Жизнь как способ ухода за теннисным кортом

- Всеволод, вы написали книгу «Аквариум как способ ухода за теннисным кортом», которая несколько раз переиздавалась. Что это за место обитания — корт?
— Книгу написал, но я не писатель: просто не справился с искушением избавиться от того, что еще удерживала память. Написал все, что думал, как поток сознания, в этом оказалось для определенных людей много неожиданного: я испортил отношения с 90  людей, которых считал своими друзьями…

- Где же этот корт?
— Это место — не совсем теннисный корт, хотя вроде бы так называется и так выглядит. Никто и никогда здесь в теннис не играет. Старый корт принадлежит частному мотелю в районе Лисьего Носа. Я однажды там появился, да так и остался и стал за кортом ухаживать, поддерживать его в рабочем состоянии.

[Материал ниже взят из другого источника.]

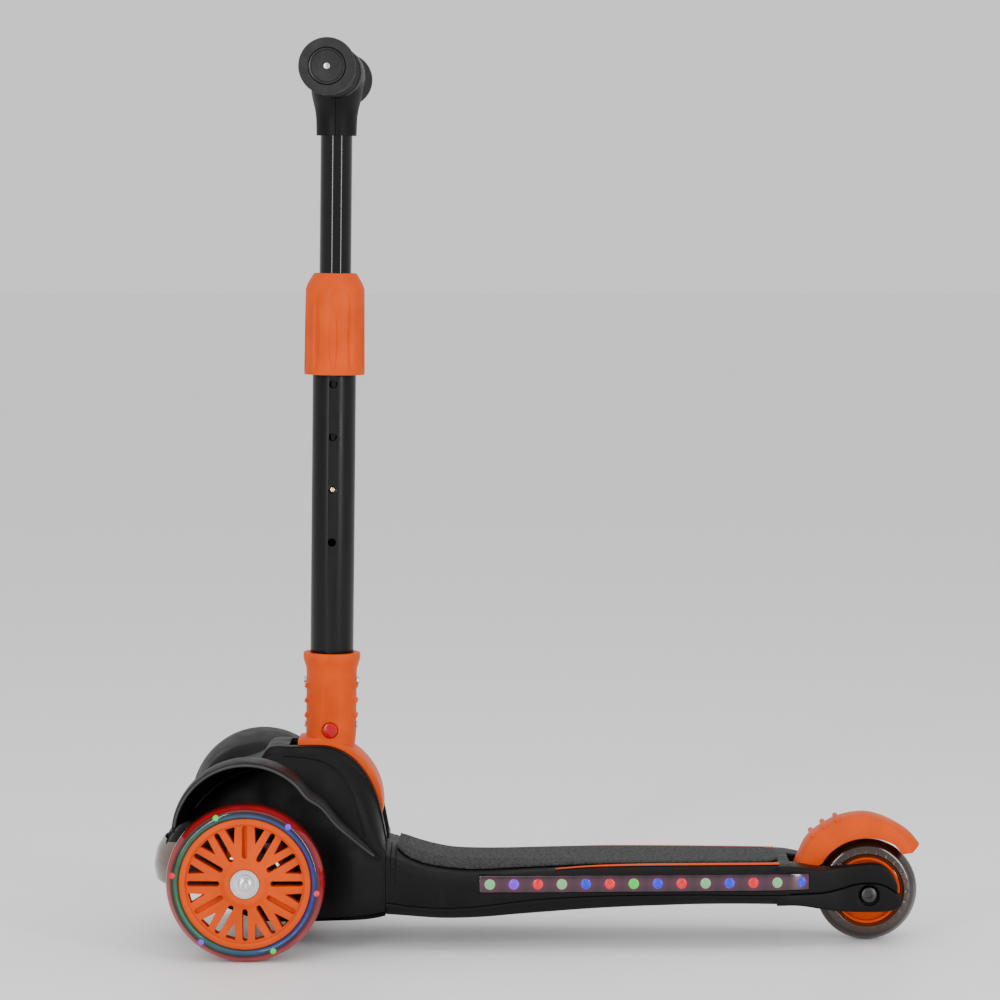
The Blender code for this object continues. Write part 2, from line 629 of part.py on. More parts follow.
def make_fender(side, label):
    """Thin arch over one front wheel, trimmed where it meets the hull."""
    rings = []
    stations = fender_stations()
    last = len(stations) - 1
    for i, (x, rim_y, z) in enumerate(stations):
        before, after = stations[max(i - 1, 0)], stations[min(i + 1, last)]
        along = Vector((after[0] - before[0], after[2] - before[2])).normalized()
        inward = Vector((-along.y, along.x)) * FENDER_THICKNESS
        outer = []
        for share in (0.0, 0.25, 0.5, 0.75, 0.93, 1.0):
            y = FENDER_ROOT_Y + (rim_y - FENDER_ROOT_Y) * share
            drop = 0.0105 * (1.0 - min(1.0, share / 0.75)) ** 1.6 + 0.0012 * max(0.0, share - 0.9) * 10
            pull = Vector((inward.x, inward.y)).normalized() * drop
            outer.append(Vector((x + pull.x, side * y, z + pull.y)))
        inner = [p + Vector((inward.x, 0.0, inward.y)) for p in reversed(outer)]
        rings.append(outer + inner)
    bm = bmesh.new()
    add_loft(bm, rings)
    fender = make_object("fender_" + label, bm, "black_plastic", crease=40.0)
    bm = bmesh.new()
    sections = [tuple(s) for s in HULL_SECTIONS]
    first, end = sections[0], sections[-1]
    sections[0] = (first[0] + 0.0100,) + first[1:]
    sections[-1] = (end[0] - 0.0020,) + end[1:]
    add_loft(bm, [hull_ring(s, TRIM_GAP) for s in sections])
    combine(fender, make_tool("fender_trim_" + label, bm))


def make_nose_lens():
    """Smoky lens that wraps the nose."""
    rings = []
    for y in spread(-0.0400, 0.0400, 9):
        back = 0.0155 * (abs(y) / 0.0400) ** 2.2
        face = HALF_LENGTH - back
        points = ((face - 0.0100, 0.0460), (face - 0.0025, 0.0480), (face, 0.0600),
                  (face - 0.0030, 0.0740), (face - 0.0095, 0.0840), (face - 0.0100, 0.0700))
        rings.append([Vector((x, y, z)) for x, z in points])
    bm = bmesh.new()
    add_loft(bm, rings)
    lens = make_object("nose_lens", bm, "tyre_smoke")
    bm = bmesh.new()
    sections = [(HULL_SECTIONS[0][0] + TRIM_GAP,) + HULL_SECTIONS[0][1:]] + list(HULL_SECTIONS[1:3])
    add_loft(bm, [hull_ring(section, TRIM_GAP) for section in sections])
    combine(lens, make_tool("nose_lens_trim", bm))


def make_fold_seat():
    """Strike plate under the knuckle and the pin that the T-bar folds on."""
    pivot = (FOLD_PIVOT[0], FOLD_PIVOT[2])
    bm = bmesh.new()
    outline = arc_points(0.0350, 271.5, 297.0, 8, pivot) + arc_points(0.0388, 297.0, 271.5, 8, pivot)
    add_plate(bm, outline, -0.0190, 0.0190)
    plate = make_object("strike_plate", bm, "steel")
    bm = bmesh.new()
    notch_x = FOLD_PIVOT[0] + LATCH_ROD_X - LATCH_TIP_Z * math.sin(STEM_RAKE)
    add_box(bm, (notch_x - 0.0034, LATCH_ROD_Y - 0.0034, 0.0600),
            (notch_x + 0.0034, LATCH_ROD_Y + 0.0034, 0.0800))
    combine(plate, make_tool("strike_notch", bm))
    bm = bmesh.new()
    add_rod(bm, 0.0040, -0.0270, 0.0270, matrix=along_y(*FOLD_PIVOT))
    make_object("fold_pin", bm, "steel", origin=FOLD_PIVOT)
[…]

- Владелец предлагал Вам зарплату?
— Я отказался… Понять, что все это значит, невозможно. Администрация мотеля уже несколько лет наблюдает за мной и моими друзьями, даже помогает. Сам мотель, на территории которого расположен корт, — эта остановка в пути. Трудно себе представить, что кто-то путешествующий из Финляндии в Петербург, остановившись здесь на ночь, захочет поиграть в теннис. Это дает нам право обосноваться на корте и жить «в ожидании Годо», помните такую пьесу? То есть абсурд ради абсурда?

Или та же тема в фильме «Пустыня Тартари», где говорится о гарнизоне, который стоит в пустыне между двумя государствами. Гарнизон живет по инструкции, в которой сказано, что однажды нападут варвары. Но ничего не происходит, обычная жизнь, муштра. Один из персонажей смотрит в бинокль, ждет варваров, стареет, думает о том, что враг вот-вот должен появиться. Это кончается тем, что он сходит с ума и уходит воевать якобы с варварами, а на деле — сам с собой. Вот и я сижу в ожидании «мистического теннисиста». При этом очень старательно поддерживаю корт в порядке.

То, что я делаю на теннисных кортах, — тоже абсурд, не укладывающийся ни в какие рамки. И я не вижу разницы в том, чтобы играть на виолончели или укатывать поверхность теннисного корта тяжелым ручным катком. Поэтому я по-прежнему продолжаю «ухаживать» за кортом только для того, чтобы в течение всего лета моя дочь могла быть за городом.

- В книге «Аквариум как способ ухода за теннисным кортом» Вы почти не говорите о вере, хотя описываете почти всю свою жизнь.
— Во время ее написания я еще не был воцерковлен, еще не пришел к тому, с чего мы начали сегодня разговор. Сейчас отправная точка — это наша вера, и вектор, который недавно приобретен, позволяет говорить о чем бы то ни было в определенной системе координат.